Anand Venkateswaran (pictured), general manager of sales logistics at Hyundai Motor India, talks about the potential benefits and pitfalls of switching to rail for moving vehicles in India. 

Ramesh Kumar: Two years ago, you made a presentation at the Automotive Logistics India Conference with a focus on alternate modes of finished vehicle movement. What has happened since then?
Anand Venkateswaran: If you look at the movement of Hyundai Motors as far as rail is concerned, it has played a dominant role to certain specific geographies in the country, especially to the northeast. We dispatch 3-4 rakes per month, for approximately 500 cars via Guwahati. Thereafter, the vehicles get disbursed to the hill states by road as last mile or secondary transportation.
Are these scheduled runs?
No, but they are done through pro-active planning with our LSPs. Our experience has shown that when we had one service provider, we were at best able to manage two rakes a month. Then when we added another service provider and it ushered in some competition and we could double the movement by rail. Since fleet availability is limited and tractor dominates vehicle movements, it is a bit of a challenge. So when it came to car dispatches, [rail] was a little subdued and limited.
Who are your LSPs?
TCI Supply Chain Solutions and Mahindra Logistics. This year we added Glovis, who will be directly indenting with the railways.
Are you hoping to beat down prices further?
No. Our goal is to ensure that each of these players is able to place indents in advance with the railways and therefore help us to get priority.

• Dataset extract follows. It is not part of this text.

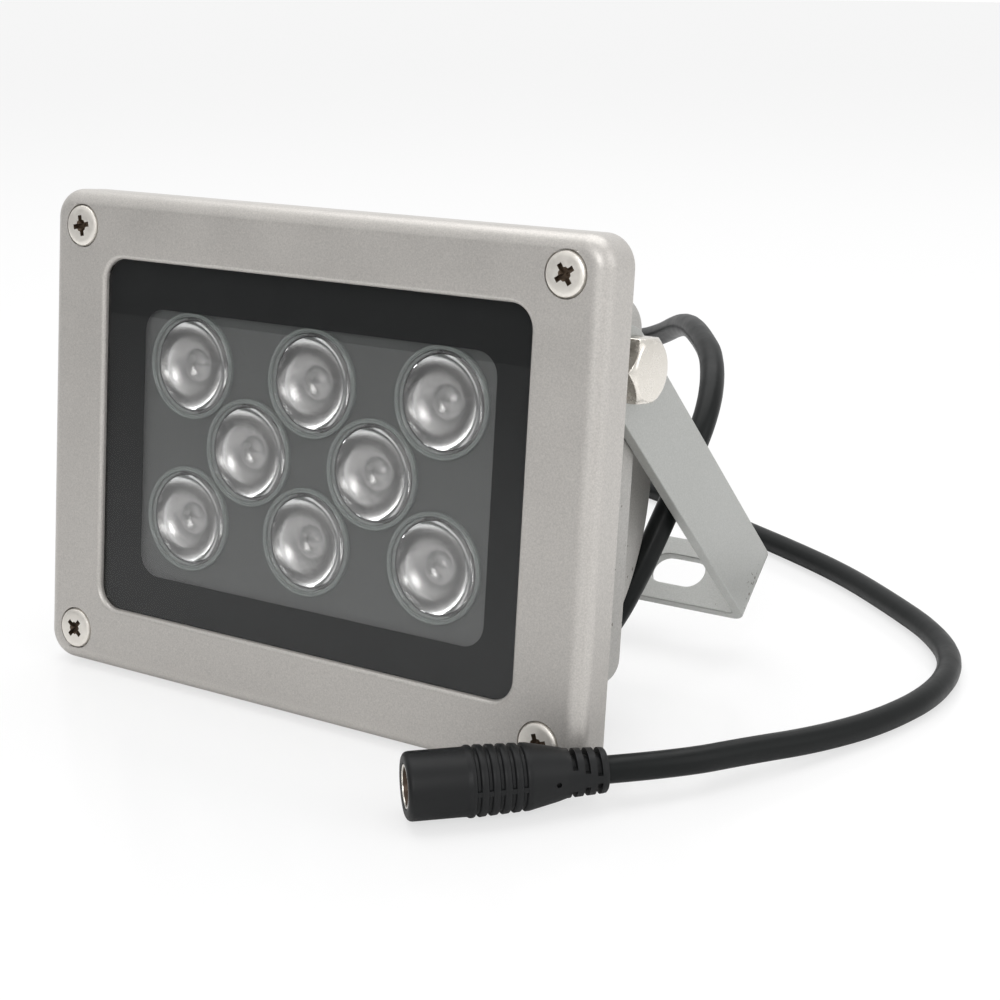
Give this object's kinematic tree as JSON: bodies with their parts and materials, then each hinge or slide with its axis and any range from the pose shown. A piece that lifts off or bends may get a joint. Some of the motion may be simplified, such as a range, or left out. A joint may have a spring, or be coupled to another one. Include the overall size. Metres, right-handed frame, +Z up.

It is by design that we try to do this, but how far this will succeed or whether there will be too much competition between the LSPs is yet to be seen.
What advantages have you reaped?
Transit advantage is a big plus. Compared to road dispatch, which takes 13-17 days, rail completes in less than a week. In terms of cost, if you look at an average cost of Rs.400,000 ($6,555) per car and a borrowing cost of 15-16% that the dealers usually pay, the inventory costs savings for 11 days are huge.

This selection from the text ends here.